(CNN)The following contains spoilers about the "Scandal" series finale.
Given the show's reputation for "OMG" moments, the challenge of crafting a "Scandal"-ous series finale set the bar pretty high. Series creator Shonda Rhimes largely met those expectations, with an episode that offered a number of big, crazy character moments and a level of closure -- however hastily realized -- clearly intended to satisfy fans.
In a shrewd move, the entire season built toward a major showdown, elevating the slippery Cyrus (Jeff Perry) from vice president to near-Bond-villain status in plotting to wrest the White House away from the president, Mellie (Bellamy Young). Cyrus was joined in that endeavor by Jake (Scott Foley), whose garage exchange with David (Joshua Malina) was one of the finale's highlights.
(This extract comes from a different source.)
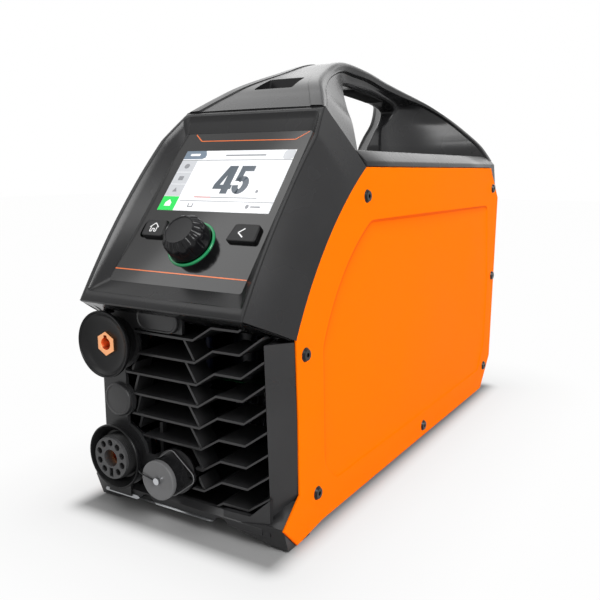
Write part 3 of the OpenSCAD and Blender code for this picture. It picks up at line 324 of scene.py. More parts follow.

Thwarting the scheme meant exposing B613, which has always sounded more like a vitamin supplement than a clandestine organization run as a shadow government.
In "Scandal's" world, the vice president can murder the Attorney General, and that wasn't even the most outlandish thing that happened within the hour, inasmuch as a Senate committee kept a huge secret, and the president was actually able to push through gun-control legislation.
At its core, the show's beating heart belonged to Olivia Pope (Kerry Washington), the D.C. fixer/crisis manager/political consultant, and her on-and-off relationship with the former president, Fitz (Tony Goldwyn), who never seemed able to quit her, and vice versa.
Olivia and Fitz enjoyed one last gauzy frolic in 600-thread-count sheets, and appeared ready to ride off into the sunset together. Still, Olivia's most significant act involved pushing herself away from the proximity to power that she had enjoyed and coveted, when asked what else she would do saying, "Whatever I want."
It was clearly a moment of reclaiming her soul, in an episode that even offered a kind of redemption to Olivia's dad, Rowan (Joe Morton). Unexpectedly, he sold out the entity to which he had devoted much of his life by joining Olivia and her pals in testifying about B613 before the aforementioned committee -- one of those rapid-fire monologues in which Rhimes specializes -- serving up Jake as a sacrificial lamb.
All told, the finale felt both ridiculous and wholly appropriate. Admittedly, this appraisal doesn't come from a "gladiator," an allusion to the show's die-hard loyalists, but rather somebody who thought it was bad in the early going, and tolerable once it adapted and embraced the crazy.
The net result was a show punctuated by powerful highlights (the abortion episode comes to mind), more notable for how cleverly it pivoted by playing to the social-media age than the drama itself.
Despite the setting, "Scandal" was less about politics (a lot of those flourishes were exaggerated to the point of not making much sense) than the corrupting influence of power, using Washington's corridors as the glamorous backdrop for a primetime soap, mixing its steamy relationships with wild deep-state conspiracies.
Although Rhimes' "Grey's Anatomy" and other creations continue on ABC, the end of "Scandal" does feel like closing a chapter, especially with the producer taking any future projects to Netflix.
Yet if this was a sort-of farewell to the Shondaland brand at its height, "Scandal" delivered an hour that felt very much in keeping with what preceded it, which is what any good finale should aspire to do. Viewed that way, ABC's "TGIT" gladiator went out in a manner that, to its credit, didn't leave anything on the battlefield.